I wish I was driving distance from shark or fishpost. I would of saved thousands in shipping.


----------



## bobme (Feb 17, 2003)

sweet cool deal man, congrats pics ASAP please :smile: im happy 4 u


----------



## thePACK (Jan 3, 2003)

nice pickup ..hurry with thoose photo..


----------



## nitrofish (Jan 14, 2003)

heres 1 pic


----------



## nitrofish (Jan 14, 2003)

and heres 1 more


----------



## bobme (Feb 17, 2003)

Nice man, props


----------



## nitrofish (Jan 14, 2003)

heres the 90 gallon tank from glasscages.com that the rhombeus is in


----------



## bobme (Feb 17, 2003)

Wow, nice drift wood, If you dont mind me asking, how much did you pay for him?


----------



## WebHostExpert (Jan 16, 2003)

nice fish
MAD


----------



## nitrofish (Jan 14, 2003)

the rhombeus was $200 and the drift wood was somthing like $12 off ebay, I can't belive no one else bid on that drift wood, it was huge, thats accually trimmed down 6"+


----------



## nitrofish (Jan 14, 2003)

im just hopeing the bump on its chin will go away soon.


----------



## Petzl88 (Feb 5, 2003)

That sure looks like a nice rhom.







Has he got plenty of room in the 90 gallon? I'm thinking of getting a ten inch rhom for my 75, but I want to make sure he isn't too big for it. What do you think?


----------



## piranha 13 (Feb 16, 2003)

Sweet fish Nitro


----------



## nitrofish (Jan 14, 2003)

Petzl88 said:


> That sure looks like a nice rhom.
> 
> 
> 
> ...


 it looks like he has a lot of room, I wish the tank was longer but I had to find something that would fit on my counter top (I had no room for another stand) . the largest standard size tank was a 65 gallon so I had to get one of the odd sizes that glass cages makes, the 90 gallon tall was just right.

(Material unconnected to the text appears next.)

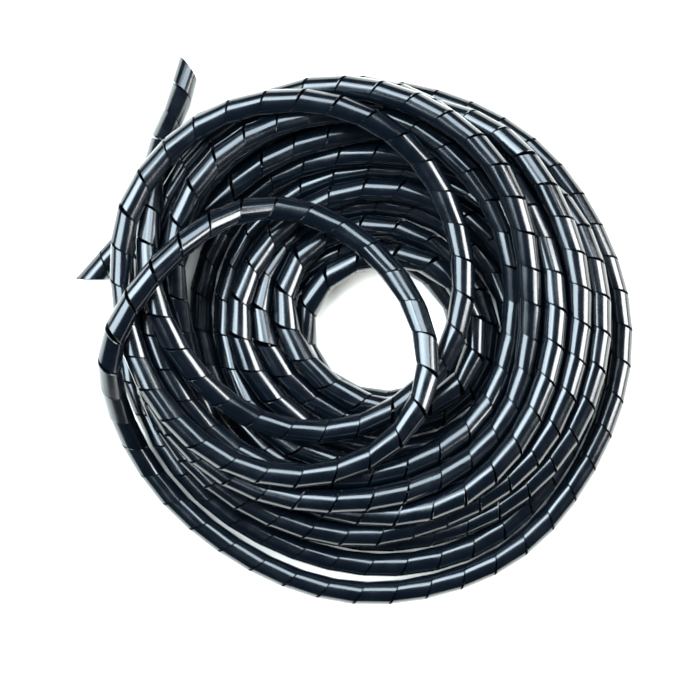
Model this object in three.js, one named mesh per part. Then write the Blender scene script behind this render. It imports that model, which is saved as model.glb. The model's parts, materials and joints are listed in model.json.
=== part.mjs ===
// Spiral cable wrap: a plastic tube, lying on the floor as a loose heap of coiled turns.
// Millimetres, +Z up. The origin is on the floor, under the middle of the heap.
import * as THREE from 'three';

// Section of the tube
const outerDiameter = 8;
const wallThickness = 1.1;
const outerSides = 8;
const boreSides = 6;

// How the tube lies
const contactGap = 0.5;       // air left between two turns that touch
const linkLength = 6;         // length of one link of the chain that settles
const ringSpacing = 14.5;     // length of tube between two modelled rings
const settleSteps = 900;
const closingSteps = 40;       // with the heap at rest: turns that still overlap part
const fallPerStep = 0.45;     // at the start: it dies away as the heap comes to rest
const restWeight = 0.1;       // share of the fall that is left at the end
const shapeHold = 0.06;       // pull of each link back to its place in plan, per step
const stiffness = 0.25;       // resistance of the tube to a change of bend, 0 to 1
const bendSpans = [1, 3];     // how many links the bends reach over that it resists
const freeContacts = 3;       // tube this many contacts apart, or nearer, doesn't meet itself
const stepsPerSearch = 8;     // steps between two searches for turns that may meet
const arcDivisions = 24;      // samples between two points of a curve, for its length
const parallelLimit = 1e-6;   // two links count as parallel below this spread

// Each turn's distance from the middle of the heap, clockwise from the west:
// W, NW, N, NE, E, SE, S, SW. The level is the order in which the turns lie on each other.
const turns = [
  { level: 1, reach: [79, 73, 65, 64, 66, 62, 55, 46] },
  { level: 2, reach: [34, 31, 26, 27, 33, 34, 28, 25] },
  { level: 3, reach: [24, 24, 25, 30, 38, 36, 25, 25] },
  { level: 4, reach: [31, 35, 35, 38, 44, 42, 33, 33] },
  { level: 5, reach: [38, 40, 41, 43, 50, 48, 40, 39] },
  { level: 6, reach: [44, 45, 47, 50, 56, 55, 47, 46] },
  { level: 7, reach: [51, 53, 54, 57, 63, 62, 55, 54] },
  { level: 8, reach: [58, 60, 61, 65, 69, 69, 63, 63] },
  { level: 14, reach: [68, 76, 74, 59, 48, 50, 50, 63] },
  { level: 13, reach: [75, 80, 78, 67, 54, 57, 59, 68] },
  { level: 12, reach: [77, 79, 75, 70, 61, 64, 63, 69] },
  { level: 11, reach: [74, 76, 73, 71, 68, 69, 68, 71] },
  { level: 10, reach: [76, 71, 69, 73, 75, 76, 74, 72] },
  { level: 9, reach: [72, 78, 74, 71, 79, 80, 80, 77] },
  { level: 8.5, reach: [78, 79, 77, 81, 85, 87, 92, 89] },
  { level: 18, reach: [82, 58, 26, 16, 17, 28, 44, 66] },
  { level: 17, reach: [79, 89, 71, 42, 29, 28, 32, 48] },
];

// The two loose ends, as points in plan: each runs off the heap at its upper left
const lowerEnd = { level: 1, points: [[-96, 16], [-82, 31]] };
const upperEnd = { level: 16, points: [[-72, 4], [-71, 43], [-67, 66], [-62, 90]] };

const tubeRadius = outerDiameter / 2;
const contactDistance = outerDiameter + contactGap;

// Control points of the laid tube, from the lower end to the upper one
function layTube() {
  const points = [];
  const place = (x, y, level) => points.push(new THREE.Vector3(x, y, level * contactDistance));
  lowerEnd.points.forEach(([x, y]) => place(x, y, lowerEnd.level));
  turns.forEach(({ level, reach }, turn) => {
    reach.forEach((distance, k) => {
      if (turn === 0 && k === 0) return;
      const angle = Math.PI - (k * 2 * Math.PI) / reach.length;
      place(distance * Math.cos(angle), distance * Math.sin(angle), level);
    });
  });
  upperEnd.points.forEach(([x, y]) => place(x, y, upperEnd.level));
  return points;
}

function curveThrough(points) {
  const curve = new THREE.CatmullRomCurve3(points, false, 'centripetal');
  curve.arcLengthDivisions = points.length * arcDivisions;
  return curve;
}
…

a 75 gallon is a nice size too, I would put a 10" rhom in one if I had a 75 gallon. nice hight , and plenty turning room. my 90 gallon has the same width, not quite as long but much taller than a 75.


----------



## bobme (Feb 17, 2003)

holy crap, cheep ass wood


----------



## RHOM (Jan 28, 2003)

cool nice tank setup u got there


----------



## MPower (Jan 29, 2003)

Nice Setup man.


----------



## JEARBEAR (Jan 30, 2003)

Congrats, Great looking fish. hellish looking to


----------



## rosecityrhom (Feb 3, 2003)

How was your experience with SharkAquarium. Nice looking rhom...can't wait till mine gets that size. Years and years down the road.


----------



## nitrofish (Jan 14, 2003)

rosecityrhom said:


> How was your experience with SharkAquarium. Nice looking rhom...can't wait till mine gets that size. Years and years down the road.


 it tolk a bit longer than I wanted to place my order because of his backlog of orders, but once he got to me it was very pleasent.I would order again.


----------



## Xenon (Nov 15, 2002)

awesome fish nitro, let us know if the bump goes away, and how long it stays...i am interested to know that info.


----------



## Judazzz (Jan 13, 2003)

Congrats Nitro!
In what tank are you keeping the two youngsters?


----------



## nitrofish (Jan 14, 2003)

Judazzz said:


> Congrats Nitro!
> In what tank are you keeping the two youngsters?


 ill keep you updated on the bump x.

the 2 little ones are in thier own 10 gallon tank. my girlfriend complained because those where supposed to be for "pretty fish" but Im the one who takes care of the tanks, I should be able to do what I want. hell I even bought the tanks.

and then she was complaining because the cat can't drink out of the tank anymore, I keep the lid closed now that my gold spilo is in there.

I just can't win, I get something that makes me happy and my girlfriend makes me feel like sh*t about it.


----------



## RhomZilla (Feb 12, 2003)

Congrats, Nitro. Glad you'll be enjoying the aspects of owning a Rhom.


----------